Superannuation is one of those things most Australians know they have but rarely think about until it's almost too late. You see it on your payslip, you get the occasional statement in the mail, and then life gets busy and it drifts to the back of your mind.
That's a costly habit.
Your super fund is likely going to be your single biggest financial asset by the time you retire, and yet most people put more thought into choosing a Netflix plan than managing their retirement savings. The truth is, a few smart decisions made early, or even mid-career, can mean the difference between a comfortable retirement and a stressful one.
Superannuation in Australia is a government-mandated system that forces employers to contribute a portion of your wages into a dedicated retirement account. Right now, that rate sits at 12% of your ordinary time earnings, as of July 2025. The money gets invested on your behalf and compounds over decades, all within a low-tax environment that is genuinely hard to beat anywhere else in the financial world.
In this guide, we break down exactly what superannuation is, how it works, and seven practical ways you can grow your retirement savings faster. Whether you are 25 and just starting out or 50 and playing catch-up, there is something here that can make a real difference to your financial future.
What Is Superannuation?
Superannuation, commonly called "super," is Australia's compulsory retirement savings system. It was introduced in 1992 by the Keating government with a simple goal: reduce long-term reliance on the age pension by making sure every working Australian builds their own retirement nest egg.
Here is how it works at its most basic level. Your employer takes a percentage of your salary and deposits it directly into a super fund on your behalf. That money is then invested across a range of assets, including shares, property, bonds, and infrastructure, depending on which fund you are in and which investment option you have selected.

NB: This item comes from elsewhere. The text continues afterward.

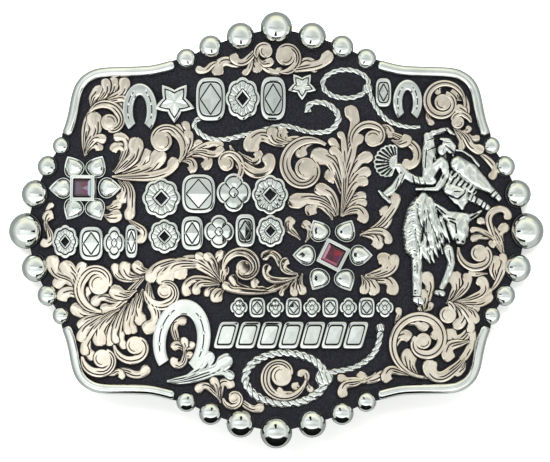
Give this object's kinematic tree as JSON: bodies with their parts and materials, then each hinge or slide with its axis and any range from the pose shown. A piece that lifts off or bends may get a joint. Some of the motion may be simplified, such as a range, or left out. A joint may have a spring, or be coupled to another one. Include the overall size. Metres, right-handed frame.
{
  "type": "western dress belt buckle",
  "caption": "Bowed western belt buckle: black ground, engraved copper scrolls, silver ornament, beaded rim, garnet flowers, cast rodeo figure, belt loop and stud behind.",
  "frame": {"origin": "centre of the footprint on the table, under the lowest points of the loop bar and the stud tip, with the buckle lying on its back", "axes": "+X to the viewer's right along the width, +Y up the face, +Z out of the face"},
  "size_m": [0.1022, 0.083, 0.0167],
  "materials": {
    "blackened_ground": "blackened nickel silver with a fine stipple, bright at the rim and back",
    "silver": "polished silver with bright-cut edges and darkened lines",
    "rose_copper": "hand-engraved rose copper, polished over dark recesses",
    "garnet": "polished step-cut stone",
    "nickel": "satin nickel"
  },
  "bodies": {
    "root": {"base_plate": "blackened_ground", "wire_upper_left": "silver", "wire_upper_right": "silver", "wire_lower_left": "silver", "wire_lower_right": "silver", "bead_top_1": "silver", "bead_top_2": "silver", "bead_top_3": "silver", "bead_top_4": "silver", "bead_top_5": "silver", "bead_top_6": "silver", "bead_top_7": "silver", "bead_bottom_1": "silver", "bead_bottom_2": "silver", "bead_bottom_3": "silver", "bead_bottom_4": "silver", "bead_bottom_5": "silver", "bead_bottom_6": "silver", "bead_bottom_7": "silver", "bead_left_1": "silver", "bead_left_2": "silver", "bead_left_3": "silver", "bead_left_4": "silver", "bead_left_5": "silver", "bead_left_6": "silver", "bead_left_7": "silver", "bead_right_1": "silver", "bead_right_2": "silver", "bead_right_3": "silver", "bead_right_4": "silver", "bead_right_5": "silver", "bead_right_6": "silver", "bead_right_7": "silver", "scroll_crest": "rose_copper", "scroll_upper_left": "rose_copper", "scroll_upper_middle": "rose_copper", "scroll_centre": "rose_copper", "scroll_upper_right": "rose_copper", "scroll_left": "rose_copper", "scroll_lower_left": "rose_copper", "scroll_middle": "rose_copper", "scroll_beside_flower": "rose_copper", "scroll_right": "rose_copper", "scroll_lower_right": "rose_copper", "scroll_horseshoe": "rose_copper", "scroll_swash": "rose_copper", "scroll_lower_middle": "rose_copper", "frieze_upper": "silver", "frieze_conchos": "silver", "frieze_middle": "silver", "frieze_small": "silver", "horseshoe_large": "silver", "frieze_slanted": "silver", "flower_left": "silver", "flower_centre": "silver", "garnet_left": "garnet", "garnet_centre": "garnet", "bull_rider": "silver", "belt_loop": "nickel", "belt_stud": "nickel"}
  },
  "joints": []
}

The money stays locked away until you reach your preservation age, which is currently between 55 and 60 depending on when you were born, and in most cases you cannot access it until you officially retire or meet another condition of release.
The Superannuation Guarantee
The Superannuation Guarantee (SG) is the legal minimum your employer must contribute. As of 1 July 2025, this is 12% of your ordinary time earnings. It is worth noting that this rate climbed steadily over recent years from 9.5% to reach this point, and it is now scheduled to remain at 12% going forward.
If your employer is not paying the correct SG, you can report it to the Australian Taxation Office (ATO), which actively investigates non-compliance. Many workers, particularly those in casual or contract roles, miss out on super they are legally entitled to, so it pays to check your payslips regularly.
Types of Super Funds
Not all super funds are created equal. In Australia, they fall broadly into a few categories:
- Industry funds — run as profit-to-member funds, meaning returns go back to members rather than shareholders
- Retail funds — offered by banks and financial institutions, generally profit-oriented
- Corporate funds — set up by specific employers for their staff
- Public sector funds — for government employees
- Self-managed super funds (SMSFs) — private funds you run yourself, with full control over investments
Most Australians are in either an industry or retail fund. According to data tracked by the ATO, choosing a high-performing fund with low fees can make a staggering difference to your final balance over a 30-year working life.
How Superannuation Is Taxed
One of the biggest advantages of superannuation is its tax treatment. Contributions made from pre-tax income, called concessional contributions, are taxed at just 15% inside the fund. For most working Australians, whose marginal tax rate is between 32.5% and 45%, this is a significant saving.
Returns earned inside the fund, including dividends and capital gains, are also taxed at a maximum of 15% during the accumulation phase. Once you move into the pension phase in retirement, earnings on your super balance up to a certain threshold become completely tax-free.
This low-tax environment is exactly why financial advisers consistently recommend maximizing super contributions before directing spare savings elsewhere.
7 Proven Ways to Maximize Your Superannuation
1. Make Salary Sacrifice Contributions
Salary sacrificing is one of the most effective tools available to Australian workers. It means you arrange with your employer to redirect a portion of your pre-tax salary directly into your super fund, on top of the mandatory SG contributions.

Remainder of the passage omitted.